Asians also tend to be open with aspects of their life, so you’d find TV advertisements selling sanitary pads, laxatives, or aphrodisiacs in a very open and direct manner. I guess to most of Indonesians, issues such as not being able to defecate well or having irregular menstruation, are just facts of life. Privacy is certainly not one of the ingredients in Asian communal life! 🙂
On the other hand, I find something really refreshing here. Most people here still value the sanctity of marriage. Although numerous TV programmes endlessly tell stories of divorcing celebrities, or who is sleeping with whom, the general population still value marriage very highly. I am getting used to phrases such as ‘irreconcilable differences’ in Australia – but here in Indonesia, especially within my family, we do not believe in getting a divorce. A good example would be my mum – my dad’s not the best person to live with – he’s moody, very stubborn, acutely shy, and demands attention all the time, especially after he had a stroke around 5-6 years ago. Even as I was growing up, my dad was a highly jealous guy who demanded every detail of my mum’s movement – I remember ever thinking that if my parents had lived in the western world, my mum would’ve demanded a divorce a long time ago. Apparently my mum told my fifth sister that she held on to her marriage firmly because she loved her children so much that she would never want to jeopardise her children’s wellbeing if she had asked for a divorce.
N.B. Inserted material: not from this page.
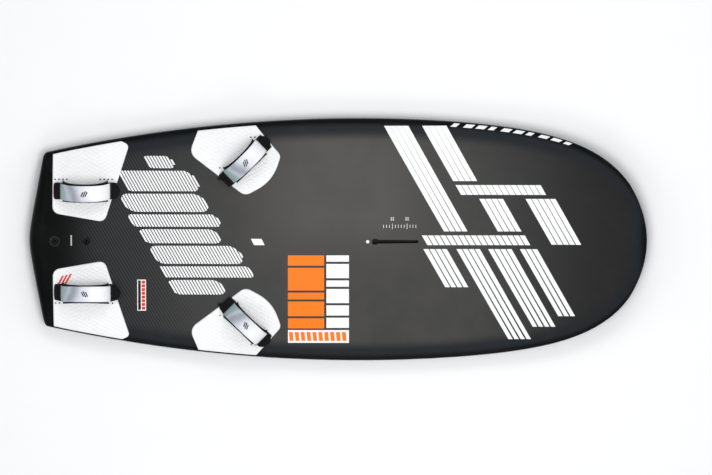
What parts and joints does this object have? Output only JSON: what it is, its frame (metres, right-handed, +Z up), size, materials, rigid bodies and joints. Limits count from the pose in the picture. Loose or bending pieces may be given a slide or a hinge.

And what do I think? I also believe in the sanctity of marriage – that each party should try the hardest to make it work. When two become one, my wish or my wife’s wish does not matter as much as what we should strive for together as a unity. This is especially true when there are children involved. It’s quite sad when I hear utterances such as ‘What about me? What about my wish?’ – nobody is willing to give in anymore. That is certainly one of the hindrances why I haven’t got married at this late stage, is because I have held on to my habits and dreams very tightly thus far. I am willing to let go of some of them when I meet the right person and work for the sake of the unity. No, I don’t believe in divorce myself and I don’t judge those who are directly involved in divorces or are affected by them. Marriage is a lot of hard work!